Nel Movimento senza «capo» il primo round lo vince Di Maio

È Alfonso Bonafede il nuovo capodelegazione governativo di un Movimento 5 Stelle che impara giorno dopo giorno a vivere senza un leader formale. La scelta è avvenuta, dicono fonti grilline, «per acclamazione» nel corso del vertice dei ministri e sottosegretari (assente Di Maio) convocato nella serata di ieri dal reggente Vito Crimi. È solo una delle tante decisioni che il M5S deve prendere dopo le dimissioni di Luigi Di Maio da «capo politico». Sono passaggi che un tempo sarebbero stati quasi scontati e che oggi, nel M5S senza capi e in attesa di chiarirsi le idee, potrebbero diventare uno stillicidio. Anche perché tra le richieste di Zingaretti, l’esito delle regionali e lo scenario politico che ne consegue, pare rafforzarsi l’esigenza per il M5S di esplicitare l’investimento strategico sulla coalizione col centrosinistra.

L’urgenza di questa scelta istituisce una specie di referendum permanente tra due opzioni e consolida due possibili correnti, in altre parole crea dinamiche che al di là delle semplificazioni mediatiche non sono mai esistite veramente nel M5S. Ecco allora che la scelta di Bonafede si carica di un peso simbolico e assume un significato politico inequivocabile: il ministro della giustizia è considerato vicino a Di Maio e sostiene un M5S al di fuori degli schieramenti. La maggioranza dei parlamentari 5S invece pareva preferire Stefano Patuanelli, da sempre meno prudente a stringere i nessi di questa maggioranza.

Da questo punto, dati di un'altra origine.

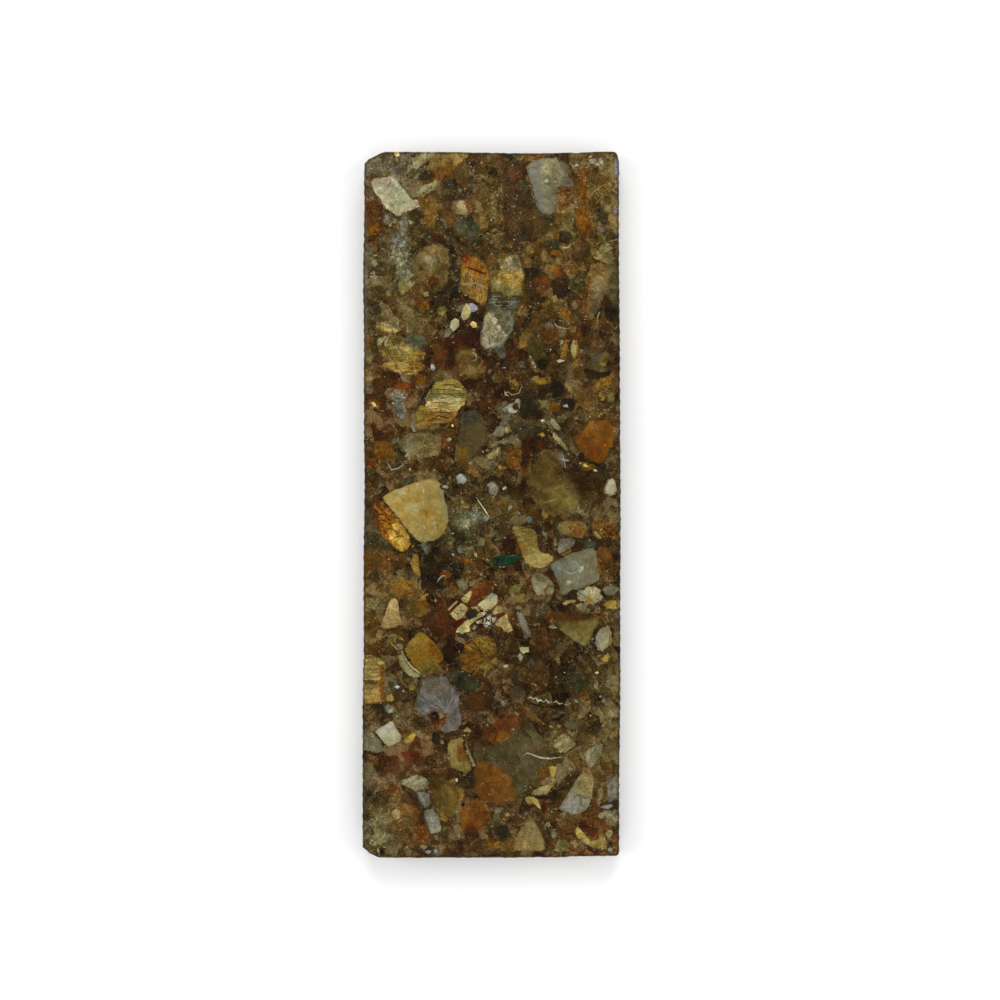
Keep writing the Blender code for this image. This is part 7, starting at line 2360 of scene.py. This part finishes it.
# The studio, in metres and watts
FLOOR_REACH = 3.0
FLOOR_TONE = (0.93, 0.93, 0.93, 1)
LAMPS = ((90, 6.6), (0, 4.9), (180, 4.9), (270, 4.2))       # direction in degrees from +X, strength
LAMP_SIZE = 0.8
LAMP_DISTANCE = 1.1
LAMP_RISE = math.radians(50)
SKY_LOW = (0.85, 0.86, 0.88, 1)
SKY_HIGH = (0.06, 0.06, 0.06, 1)
SKY_HIGH_AT = 0.8
SKY_STRENGTH = 0.6
LENS = 135                  # millimetres
SENSOR_WIDTH = 36
PHOTO_WIDTH = 1000          # pixels
PHOTO_MIDDLE = (500, 500)


def make_floor():
    """A plain pale floor, with the slab resting on it."""
    mesh = bpy.data.meshes.new("studio_floor")
    reach = FLOOR_REACH
    corners = [(-reach, -reach, 0), (reach, -reach, 0), (reach, reach, 0), (-reach, reach, 0)]
    mesh.from_pydata(corners, [], [(0, 1, 2, 3)])
    floor = bpy.data.objects.new("studio_floor", mesh)
    bpy.context.collection.objects.link(floor)
    graph = Graph("pale_floor")
    shader = graph.node("BsdfPrincipled", {
        "Base Color": FLOOR_TONE,
        "Roughness": 0.9,
        "Specular IOR Level": 0.0,
    })
    graph.tree.links.new(shader.outputs["BSDF"], graph.node("OutputMaterial").inputs["Surface"])
    mesh.materials.append(graph.material)
    return floor


def add_lights():
    """Four broad soft lights round the slab. The one beyond its top end is the strongest."""
    for azimuth, strength in LAMPS:
        light = bpy.data.lights.new(f"soft_light_{azimuth}", "AREA")
        light.shape = "DISK"
        light.size = LAMP_SIZE
        light.energy = strength
        lamp = bpy.data.objects.new(light.name, light)
        turn = math.radians(azimuth)
        flat = math.cos(LAMP_RISE)
        direction = Vector((math.cos(turn) * flat, math.sin(turn) * flat, math.sin(LAMP_RISE)))
        lamp.location = direction * LAMP_DISTANCE
        lamp.rotation_euler = (-lamp.location).to_track_quat("-Z", "Y").to_euler()
        bpy.context.collection.objects.link(lamp)
    world = bpy.data.worlds.new("studio")
    bpy.context.scene.world = world
    world.use_nodes = True
    nodes = world.node_tree.nodes
    links = world.node_tree.links
    nodes.clear()
    place = nodes.new("ShaderNodeTexCoord")
    parts = nodes.new("ShaderNodeSeparateXYZ")
    links.new(place.outputs["Generated"], parts.inputs["Vector"])
    ramp = nodes.new("ShaderNodeValToRGB")
    links.new(parts.outputs["Z"], ramp.inputs["Fac"])
    ramp.color_ramp.elements[0].color = SKY_LOW
    ramp.color_ramp.elements[1].color = SKY_HIGH
    ramp.color_ramp.elements[1].position = SKY_HIGH_AT
    background = nodes.new("ShaderNodeBackground")
    links.new(ramp.outputs["Color"], background.inputs["Color"])
    background.inputs["Strength"].default_value = SKY_STRENGTH
    links.new(background.outputs["Background"], nodes.new("ShaderNodeOutputWorld").inputs["Surface"])


def add_camera():
    """Straight above the face, with the photograph's framing."""
    lens = bpy.data.cameras.new("photo_camera")
    lens.lens = LENS
    lens.sensor_width = SENSOR_WIDTH
    camera = bpy.data.objects.new("photo_camera", lens)
    x, y = on_face(*PHOTO_MIDDLE)
    away = PHOTO_WIDTH * MM_PER_PIXEL * lens.lens / lens.sensor_width
    camera.location = Vector((x, y, THICK + away)) * MM
    bpy.context.collection.objects.link(camera)
    bpy.context.scene.camera = camera


stone = build_stone()
stone.data.materials.append(stone_material())
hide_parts("coral_slab")
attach(stone, "root")
make_floor()
add_lights()
add_camera()
bpy.context.scene.view_settings.view_transform = "Standard"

L’incarico a Bonafede arriva con un paio di ore di ritardo e ottiene il primo effetto di oscurare l’inizio della prima assemblea dei parlamentari dopo le dimissioni di Di Maio. In ogni caso, la nomina del guardasigilli conferma che il ministro degli esteri ha mantenuto la consegna del silenzio ma ha mosso le sue pedine. Al posto suo, in questi giorni, hanno parlato quelli che gli sono vicini. Hanno rilanciato la linea dell’ex leader cercando di ridefinire le regole d’ingaggio e il campo di forze della nuova fase del M5S, ribadendo che bisogna mantenere la barra dritta del Movimento come soggetto post-ideologico e libero da appartenenze perché «né di destra né di sinistra».

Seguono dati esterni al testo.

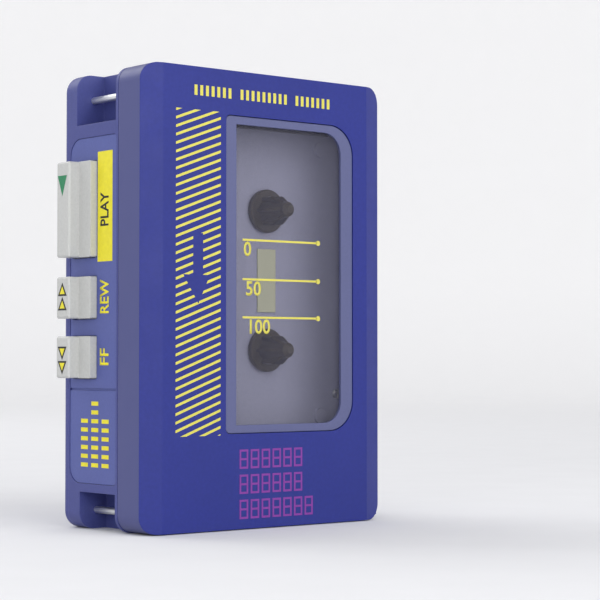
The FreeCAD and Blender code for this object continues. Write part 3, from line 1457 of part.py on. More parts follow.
def make_circuit_board():
    """The circuit board behind the motor, with its amplifier chip, capacitors and coil."""
    board = new_body("circuit_board")
    board_back = "board_front + board_thickness"
    pad(board, "XZ_Plane", "board_front", board_back,
        rectangle("guide_x + board_inset", "in_right - slide_fit", "tray_z1 + board_inset / 2",
                  "in_top - slide_fit", None, None, "corner_radius - case_wall", None))
    for x, z in BOSSES[:3]:
        cut(board, "XZ_Plane", "board_front", board_back,
            circle(x, z, "boss_radius + slide_fit"))
    for x, z in BOSSES[:2]:
        cut(board, "XZ_Plane", "board_front", board_back,
            rectangle(f"{x} - lug_wall", f"{x} + lug_wall", z, "in_top"))
    cut(board, "XZ_Plane", "board_front", board_back,
        rectangle("right - boss_from_right", "right", "boss_right_z - lug_wall",
                  "boss_right_z + lug_wall"))
    parts = new_body("board_parts")
    pad(parts, "XZ_Plane", "board_front - chip_height", "board_front",
        rectangle("chip_x", "chip_x + chip_length", "chip_z", "chip_z + chip_width"))
    for step in range(CAPACITORS):
        pad(parts, "XZ_Plane", "board_front - capacitor_height", "board_front",
            circle(f"chip_x + capacitor_radius + {step} * capacitor_pitch",
                   "chip_z + chip_width + 2 * capacitor_radius", "capacitor_radius"))
    pad(parts, "XZ_Plane", "board_front - 2 * chip_height", "board_front",
        rectangle("chip_x + chip_length + chip_height", "chip_x + 2 * chip_length - chip_height",
                  "chip_z", "chip_z + chip_length / 2"))


def make_screws():
    """The deck screws, driven from the front, and the rear cover's screws, from behind."""
    deck = new_body("deck_screws")
    rear = new_body("rear_screws")
    for x, z in BOSSES:
        pad(deck, "XZ_Plane", "deck_front - screw_head_height", "deck_front",
            circle(x, z, "screw_head_radius"))
        pad(deck, "XZ_Plane", "deck_front", "deck_front + deck_screw_length",
            circle(x, z, "screw_radius"))
        pad(rear, "XZ_Plane", "back - screw_head_height", "back - screw_sink",
            circle(x, z, "screw_head_radius"))
        pad(rear, "XZ_Plane", "back - screw_head_height - rear_screw_length",
            "back - screw_head_height", circle(x, z, "screw_radius"))


make_mid_case()
make_front_door()
make_window()
make_cassette_holders()
make_hinge_pins()
make_rear_cover()
make_battery_lid()
make_side_panel()
make_strap_bars()
make_deck_plate()
make_sight_plate()
make_chassis_plate()
make_reel_posts()
make_spindle("supply_spindle", "supply_z")
make_spindle("takeup_spindle", "takeup_z")
make_gears()
make_capstan()
make_drive_belt()
make_motor()
make_head_plate()
make_playback_head()
make_pinch_roller()
make_side_keys()
make_key_guide()
make_stop_key()
make_headphone_jack()
make_power_jack()
make_volume_wheel()
make_tape_switch()
make_power_lamp()
make_battery_tray()
make_circuit_board()
make_screws()
doc.recompute()

for item in doc.Objects:
    if "Invalid" in item.State or "Error" in item.State:
        raise RuntimeError(f"{item.Name} {item.Label} failed: {item.State}")
for part in subparts:
    if part.Shape.isNull() or not part.Shape.isValid() or not part.Shape.Solids:
        raise RuntimeError(f"{part.Label} has no sound shape")

os.makedirs("parts", exist_ok=True)
for part in subparts:
    part.Shape.exportStep(f"parts/{part.Label}.step")
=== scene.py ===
"""A personal cassette player: finishes, printing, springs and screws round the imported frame."""

import math

import bpy
from mathutils import Matrix, Vector


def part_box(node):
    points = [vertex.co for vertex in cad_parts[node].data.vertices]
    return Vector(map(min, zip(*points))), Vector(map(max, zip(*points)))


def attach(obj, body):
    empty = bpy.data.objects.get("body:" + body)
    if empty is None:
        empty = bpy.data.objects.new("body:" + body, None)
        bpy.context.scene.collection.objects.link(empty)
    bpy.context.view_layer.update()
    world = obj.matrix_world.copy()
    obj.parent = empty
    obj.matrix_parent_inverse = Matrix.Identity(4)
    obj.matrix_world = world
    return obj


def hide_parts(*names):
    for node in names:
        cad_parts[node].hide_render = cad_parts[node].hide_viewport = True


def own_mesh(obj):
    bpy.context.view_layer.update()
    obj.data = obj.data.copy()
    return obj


bl_info = {
    "name": "Cassette player",
    "version": (1, 0, 0),
    "blender": (4, 5, 0),
    "location": "View3D > Sidebar > Player",
    "description": "Finishes a personal cassette player, piece by piece",
    "category": "Object",
}

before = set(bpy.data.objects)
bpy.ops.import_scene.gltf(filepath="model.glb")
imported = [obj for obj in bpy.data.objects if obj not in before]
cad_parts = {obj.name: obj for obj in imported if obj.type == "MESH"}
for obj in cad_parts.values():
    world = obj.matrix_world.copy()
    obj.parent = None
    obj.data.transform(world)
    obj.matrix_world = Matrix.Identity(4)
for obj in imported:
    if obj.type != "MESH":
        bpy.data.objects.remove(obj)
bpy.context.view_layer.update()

MM = 0.001
INK = 0.03 * MM      # thickness of a printed film
LIFT = 0.02 * MM     # how far the back of a print stands off its ground
BEVEL = 2.25 * MM    # how far the door's bevels fall back

# Millimetres are counted as in the frame: x from the middle to the right, y from the middle
# to the back, z up from the foot.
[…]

Ieri il sottosegretario agli esteri Manlio Di Stefano, uomo-ombra di Di Maio alla Farnesina e nel dibattito interno, ha lanciato un altro amo, riconoscendo che si deve mettere mano al meccanismo che disciplina il funzionamento del M5S. «Ci siamo fatti del male con regole troppo limitanti», ha scritto su Fb Di Stefano, che poi ha menzionato il processo di formazione del personale politico, la questione dei soldi e delle restituzioni dello stipendio, le regole d’ingaggio della piattaforma Rousseau e l’esigenza che il prossimo «capo politico» lavori a tempo pieno e non collezionando incarichi ministeriali come invece era capitato a Di Maio.

Potrebbe essere un primo segnale del fatto che i 5S che sostengono l’ipotesi «né di destra né di sinistra» sono disponibili a venire a patti su riforme interne finora considerate tabù nel M5S. E cosa succederebbe se sul piatto Di Maio dovesse mettere la rimozione del tetto dei due mandati, mai esplicitata ma necessaria più di altre per la sopravvivenza del ceto politico appena costituitosi? Sarebbe la mossa che potrebbe fare la differenza nella partita interna.

Il fatto che la pressione sia forte e che le divisioni interne rischino di diventare lacerazioni irreparabili è confermato da una tentazione che aleggia da pochi giorni: da quando Crimi ha discusso coi facilitatori nazionali degli Stati generali previsti per metà marzo, aleggia la possibilità concreta di procrastinare la conta interna a data da destinarsi, con la scusa del referendum sul taglio dei parlamentari del 29 marzo. L’evento torinese sarebbe una specie di congresso al buio, un appuntamento senza contorni di precisi di cui ancora non si conoscono regole, modalità di partecipazione e soprattutto portata dello scontro interno.

Ma chi spera in un rinvio ha un punto debole non da poco: il calendario del voto regionale e le scelte in vista di quella campagna elettorale impongono chiarezza e tempi certi. Regioni in bilico e in attesa di indicazioni chiare come Liguria, Campania, Puglia non possono aspettare a lungo che si scelga una linea politica.